Entertainment

Rarely seen ‘David’ a shining star in Brooklyn

Of the two love stories that unfolded at “David et Jonathas” Wednesday night, it’s hard to say which was more moving: biblical hero David’s affection for his childhood friend — or the passion Les Arts Florissants lavished on this obscure but delectable work.

For his 1688 opera, Marc-Antoine Charpentier enriched the familiar tragic plot — David’s betrayal by Jonathan’s envious father, Saul — with charming solos and chorus numbers, climaxing in David’s wrenching lament for his slain friend.

Andreas Homoki’s production reimagines the action as a contemporary clash between European and Middle Eastern cultures. Raw wooden walls converged to frame simple but meaningful movement, including flashbacks to the friends’ boyhood days, played touchingly by child actors William Lach and Kivlighan de Montebello.

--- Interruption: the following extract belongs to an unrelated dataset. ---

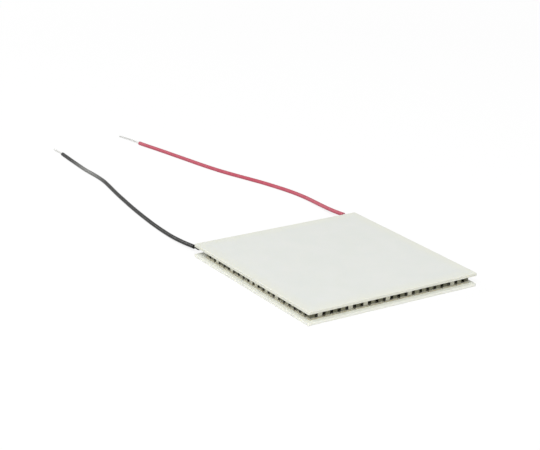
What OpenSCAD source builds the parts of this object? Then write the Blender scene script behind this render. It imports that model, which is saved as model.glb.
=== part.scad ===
// Thermoelectric cooling module: two ceramic plates with a field of bismuth telluride legs
// between them, joined in one series circuit by copper tabs, and two soldered leads.
// The module lies flat with its hot side up. The origin is at the middle of its underside,
// +Z is up, and both leads leave at the +Y edge. All sizes are in millimetres.

/* [Plates] */
// Side of the two square ceramic plates
plate_side = 55; // [46:0.5:80]
// Thickness of the lower ceramic plate, on the cold side
cold_plate_t = 0.8; // [0.5:0.05:2]
// Thickness of the upper ceramic plate, on the hot side
hot_plate_t = 0.8; // [0.5:0.05:2]
// Radius of the plates' four corners
plate_corner_r = 0.3; // [0.1:0.05:1]

/* [Legs] */
// Width of a square leg
leg_w = 1.4; // [1:0.05:1.8]
// Height of a leg between its two solder layers
leg_h = 1.4; // [1:0.05:4]
// Wanted distance from leg to leg: the true one lets an even number of legs fill the plate
leg_pitch = 2.4; // [2:0.1:4]
// Distance from the plates' edge to the outer row of legs
leg_margin = 1.6; // [1.2:0.1:3]

/* [Tabs and solder] */
// Thickness of the copper tabs
tab_t = 0.3; // [0.1:0.05:0.6]
// How far a tab reaches past its legs on every side
tab_lip = 0.2; // [0.05:0.05:0.4]
// Thickness of the solder layer between a tab and its legs
solder_t = 0.1; // [0.05:0.01:0.2]
// How far a solder layer stops short of the edge of its tab
solder_inset = 0.05; // [0:0.01:0.05]

/* [Leads] */
// Outer diameter of the leads' insulation
jacket_d = 1.2; // [1:0.05:1.4]
// Diameter of the tinned strands inside it
strands_d = 0.6; // [0.4:0.05:0.8]
// Length of the strands that is soldered to the lead tab
joint_l = 1.9; // [1:0.1:1.9]
// Thickness of the solder around the strands
joint_cover = 0.2; // [0.1:0.05:0.4]
// Distance from the middle of the lead tab to the strands, towards the plate's corner
lead_offset = 0.4; // [0:0.05:0.5]

/* [Hidden] */
// Heights of the layers, from the underside up
cold_tab_z = cold_plate_t;
cold_solder_z = cold_tab_z + tab_t;
leg_z = cold_solder_z + solder_t;
hot_solder_z = leg_z + leg_h;
hot_tab_z = hot_solder_z + solder_t;
hot_plate_z = hot_tab_z + tab_t;

// The field of legs: an even number of places, from 0 to last, along X and along Y
field = plate_side - 2 * leg_margin - leg_w;
places = 2 * round((field / leg_pitch + 1) / 2);
last = places - 1;
pitch = field / last;
tab_w = leg_w + 2 * tab_lip;

// The strands' height where they lie against the underside of the lead tab
joint_z = hot_tab_z - strands_d / 2;
// The lead tab's outer end, and the solder joint's two ends
lead_tab_end = place(last) + tab_w / 2;
joint_end = lead_tab_end - solder_inset;
joint_start = joint_end - joint_l;

// Sides of a lead, and the radius at which the flats of its rings touch the true round
sides = 8;
function ring_r(d) = d / 2 / cos(180 / sides);
corner_fn = 64;
joint_fn = 48;

// The free part of each lead, from the solder joint to its far end: outwards from the middle
// of its lead tab, out from the plates' edge, and up from where the insulation lies flat
black_free = [
    [0.5, -0.5, 1.5],
    [0.6, 0.7, 1.1],
    [0.5, 3, 1],
    [0.8, 7.5, 0.7],
    [0.9, 13.2, 0.4],
    [0.5, 19.2, 0.1],
    [0, 26.2, 0],
    [-0.7, 33.5, 0],
    [-1.6, 41, 0],
    [-2.7, 48.5, 0],
    [-3.9, 56, 0],
    [-5.3, 63.5, 0],
    [-6.1, 68.8, 0],
    [-6.3, 74.5, 0],
    [-6.2, 80.5, 0],
    [-6.5, 86.5, 0],
    [-6.9, 92.8, 0],
    [-7.3, 98.6, 0],
    [-7.3, 101.5, 0],
    [-7.2, 104.3, 0]
];
red_free = [
    [0.5, 0, 1.8],
    [0.6, 1.6, 1.8],
    [0.7, 3.2, 1.7],
    [0.8, 7.2, 1.3],
    [1.3, 12.4, 0.8],
    [1.9, 18.6, 0.4],
    [2.3, 25, 0.1],
    [1.8, 31, 0],
    [0.5, 37, 0],
    [-1.4, 43.8, 0],
    [-3.9, 51, 0],
    [-6.4, 58.4, 0],
    [-8.3, 65.8, 0],
    [-9.8, 73, 0],
    [-11.3, 80.5, 0],
    [-12.8, 87.8, 0],
    [-14.1, 93.6, 0],
    [-14.9, 97.6, 0],
    [-15.7, 102.8, 0],
    [-17, 107.7, 0]
];
// Spans of the free part that are bare, before the insulation begins and after it ends
bare_near = 2;
bare_far = 2;
// Points of a route that lie in its solder joint, and rings for each span of a route
joint_points = 2;
rings_per_span = 2;
// How far the strands run straight on past the solder joint
joint_exit = 0.1;

// Coordinate of a place in the field, the same along X and Y
function place(i) = i * pitch - field / 2;

// A place holds a leg unless it is one of the two corners where the leads are soldered
function has_leg(col, row) = row < last || (col > 0 && col < last);

// Sign of a lead's side: black leaves at the -X corner and red at the +X corner
function side_x(lead) = lead == "black" ? -1 : 1;

// The whole route of a lead: straight inside its solder joint, then along its free part
function route(lead) =
    let (s = side_x(lead), x = s * (place(last) + lead_offset))
    concat(
        [[x, joint_start, joint_z], [x, joint_end + joint_exit, joint_z]],
        [for (p = lead == "black" ? black_free : red_free)
            [s * (place(last) + p[0]), plate_side / 2 + p[1], jacket_d / 2 + p[2]]]
    );

// A route with one more point between each two, on a smooth curve that sinks into no surface
function refined(p) =
    let (n = len(p) - 1)
    [for (i = [0:n], k = [1:rings_per_span])
        if (k == 1) p[i]
        else if (i < n) lifted((9 * (p[i] + p[i + 1]) - p[max(i - 1, 0)] - p[min(i + 2, n)]) / 16)];

function lifted(v) = [v[0], v[1], max(v[2], jacket_d / 2)];

function unit(v) = v / norm(v);

// The corners of the ring around point i of a path, square to the path and with a flat below
function ring(path, i, r) =
    let (
        n = len(path) - 1,
        along = unit(path[min(i + 1, n)] - path[max(i - 1, 0)]),
        across = unit(cross(along, [0, 0, 1])),
        up = cross(across, along)
    )
    [for (k = [0:sides - 1])
        let (a = (k + 0.5) * 360 / sides)
        path[i] + r * (cos(a) * across + sin(a) * up)];

// A solid tube around the points from first to final of a path
module tube(path, first, final, d) {
    rings = final - first;
    points = [for (i = [first:final]) each ring(path, i, ring_r(d))];
    walls = [for (i = [0:rings - 1], k = [0:sides - 1], half = [0:1])
        let (a = i * sides + k, b = i * sides + (k + 1) % sides)
        half == 0 ? [a, a + sides, b + sides] : [a, b + sides, b]];
    near_end = [for (k = [0:sides - 1]) k];
    far_end = [for (k = [sides - 1:-1:0]) rings * sides + k];
    polyhedron(points, concat([near_end, far_end], walls));
}

// A square plate with round corners
module plate(t) {
    inner = plate_side - 2 * plate_corner_r;
    linear_extrude(t) {
        square([plate_side, inner], center = true);
        square([inner, plate_side], center = true);
        for (x = [-1, 1], y = [-1, 1])
            translate([x, y] * inner / 2)
                circle(r = plate_corner_r, $fn = corner_fn);
    }
}

// A flat bar over two neighbouring places, (col, row) and the next one along X or Y,
// that reaches past the legs there by lip
module bar(col, row, along_x, lip) {
    w = leg_w + 2 * lip;
    l = w + pitch;
    translate([place(col) - w / 2, place(row) - w / 2])
        square(along_x ? [l, w] : [w, l]);
}

// The bars of the cold side that run along a column
module cold_column_bars(lip) {
    for (col = [0:last], row = [1:2:last - 2])
        bar(col, row, false, lip);
}

// The bars of the cold side that lead from one column to the next, at both ends of the field
module cold_turn_bars(lip) {
    for (col = [0:2:last - 1])
        bar(col, 0, true, lip);
    for (col = [1:2:last - 2])
        bar(col, last, true, lip);
}

// The bars of the hot side, apart from the two that carry the leads
module hot_bars(lip) {
    for (col = [0:last], row = [0:2:last - 1])
        if (has_leg(col, row + 1))
            bar(col, row, false, lip);
}

module cold_side_plate() {
    color("ivory") plate(cold_plate_t);
}

module hot_side_plate() {
    color("ivory") translate([0, 0, hot_plate_z]) plate(hot_plate_t);
}

module cold_side_tabs() {
    color("tan") translate([0, 0, cold_tab_z])
        linear_extrude(tab_t) cold_column_bars(tab_lip);
}

module cold_side_turn_tabs() {
    color("tan") translate([0, 0, cold_tab_z])
        linear_extrude(tab_t) cold_turn_bars(tab_lip);
}

module hot_side_tabs() {
    color("tan") translate([0, 0, hot_tab_z])
        linear_extrude(tab_t) hot_bars(tab_lip);
}

module lead_tab(lead) {
    color("tan") translate([0, 0, hot_tab_z])
        linear_extrude(tab_t) bar(lead == "black" ? 0 : last, last - 1, false, tab_lip);
}

module cold_side_solder() {
    color("silver") translate([0, 0, cold_solder_z]) linear_extrude(solder_t) {
        cold_column_bars(tab_lip - solder_inset);
        cold_turn_bars(tab_lip - solder_inset);
    }
}

// On a lead tab the solder layer lies under the leg alone
module hot_side_solder() {
    pad = tab_w - 2 * solder_inset;
    color("silver") translate([0, 0, hot_solder_z]) linear_extrude(solder_t) {
        hot_bars(tab_lip - solder_inset);
        for (col = [0, last])
            translate([place(col), place(last - 1)]) square(pad, center = true);
    }
}

// Every second place of the field holds a leg of the same type
module legs(type) {
    translate([0, 0, leg_z]) linear_extrude(leg_h)
        for (col = [0:last], row = [0:last])
            if ((col + row) % 2 == type && has_leg(col, row))
                translate([place(col), place(row)]) square(leg_w, center = true);
}

module p_type_legs() {
    color("gray") legs(0);
}

module n_type_legs() {
    color("slategray") legs(1);
}

// Solder that has drawn up around the end of the strands, within the outline of its tab
module lead_joint(lead) {
    r = strands_d + joint_cover;
    mid = side_x(lead) * place(last);
    x = mid + side_x(lead) * lead_offset;
    color("silver") difference() {
        intersection() {
            union() {
                translate([x, joint_start + r, hot_tab_z]) rotate([-90, 0, 0])
                    cylinder(r = r, h = joint_l - r, $fn = joint_fn);
                translate([x, joint_start + r, hot_tab_z])
                    sphere(r = r, $fn = joint_fn);
            }
            translate([mid - tab_w / 2 + solder_inset, joint_start, hot_tab_z - r])
                cube([tab_w - 2 * solder_inset, joint_l, r]);
        }
        translate([x, joint_start, joint_z]) rotate([-90, 180 / sides, 0])
            cylinder(r = ring_r(strands_d), h = joint_l, $fn = sides);
    }
}

// The rings of a route at which the insulation begins and ends
function jacket_begins() = rings_per_span * (joint_points + bare_near);
function jacket_ends(path) = len(path) - 1 - rings_per_span * bare_far;

// The stripped ends of a lead: one soldered to its tab, the other free
module strands(lead) {
    path = refined(route(lead));
    color("lightgray") {
        tube(path, 0, jacket_begins(), strands_d);
        tube(path, jacket_ends(path), len(path) - 1, strands_d);
    }
}

module jacket(lead) {
    path = refined(route(lead));
    color(lead == "black" ? "dimgray" : "crimson")
        tube(path, jacket_begins(), jacket_ends(path), jacket_d);
}

cold_side_plate();
hot_side_plate();
cold_side_tabs();
cold_side_turn_tabs();
hot_side_tabs();
lead_tab("black");  // black_lead_tab
lead_tab("red");  // red_lead_tab
cold_side_solder();
hot_side_solder();
p_type_legs();
n_type_legs();
lead_joint("black");  // black_lead_joint
lead_joint("red");  // red_lead_joint
strands("black");  // black_lead_strands
strands("red");  // red_lead_strands
jacket("black");  // black_lead_jacket
jacket("red");  // red_lead_jacket
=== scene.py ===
import math
import random

import bmesh
import bpy
from mathutils import Matrix, Vector, noise


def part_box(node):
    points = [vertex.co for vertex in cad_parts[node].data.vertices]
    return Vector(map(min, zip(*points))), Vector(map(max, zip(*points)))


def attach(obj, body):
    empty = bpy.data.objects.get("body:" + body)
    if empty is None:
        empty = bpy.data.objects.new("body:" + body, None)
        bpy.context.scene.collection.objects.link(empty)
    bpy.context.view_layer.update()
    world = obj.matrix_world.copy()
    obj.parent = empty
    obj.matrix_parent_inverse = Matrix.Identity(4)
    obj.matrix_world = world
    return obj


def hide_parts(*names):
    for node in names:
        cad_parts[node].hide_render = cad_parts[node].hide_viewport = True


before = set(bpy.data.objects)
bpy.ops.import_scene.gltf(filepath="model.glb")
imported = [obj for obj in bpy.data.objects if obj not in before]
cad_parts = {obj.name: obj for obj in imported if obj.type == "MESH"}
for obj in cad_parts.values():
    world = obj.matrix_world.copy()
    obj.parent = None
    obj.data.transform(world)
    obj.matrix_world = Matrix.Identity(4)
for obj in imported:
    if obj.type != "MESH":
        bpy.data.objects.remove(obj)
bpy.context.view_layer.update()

# ---------------------------------------------------------------- sizes, in metres

MM = 0.001
PLATE_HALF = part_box("hot_side_plate")[1][0]
HOT_TAB_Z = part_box("hot_side_tabs")[0][2]
LEG_W = 1.4 * MM
LEG_PITCH = 2.4 * MM
LEG_LAST = 21
FIELD_HALF = LEG_PITCH * LEG_LAST / 2
TAB_LIP = 0.2 * MM
SOLDER_INSET = 0.05 * MM
LEG_SEED = 2382632

JACKET_D = 1.2 * MM
STRANDS_D = 0.6 * MM
LEAD_OFFSET = 0.4 * MM
JOINT_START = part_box("black_lead_joint")[0][1]
JOINT_EXIT = 0.1 * MM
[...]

As their grown-up counterparts, tenor Pascal Charbonneau tore the heart with his delicately restrained account of David’s mourning, and soprano Ana Quintans, in the male role of Jonathan, sustained magnificently a tense aria in which he decides to betray his father.

Even the vengeful Saul won sympathy in bass Neal Davies’ anguished ranting, especially in the scene where he invokes the Witch of Endor, sung by veteran Dominique Visse with an ideal balance of horror and high camp.

From William Christie’s exalted conducting to the subtly differentiated cameo roles and the impeccably transparent blend of the chorus, this “David” was as close as one is likely to hear to sheer perfection.

Even for someone seeing it for the first time, it felt like a reunion with an old friend.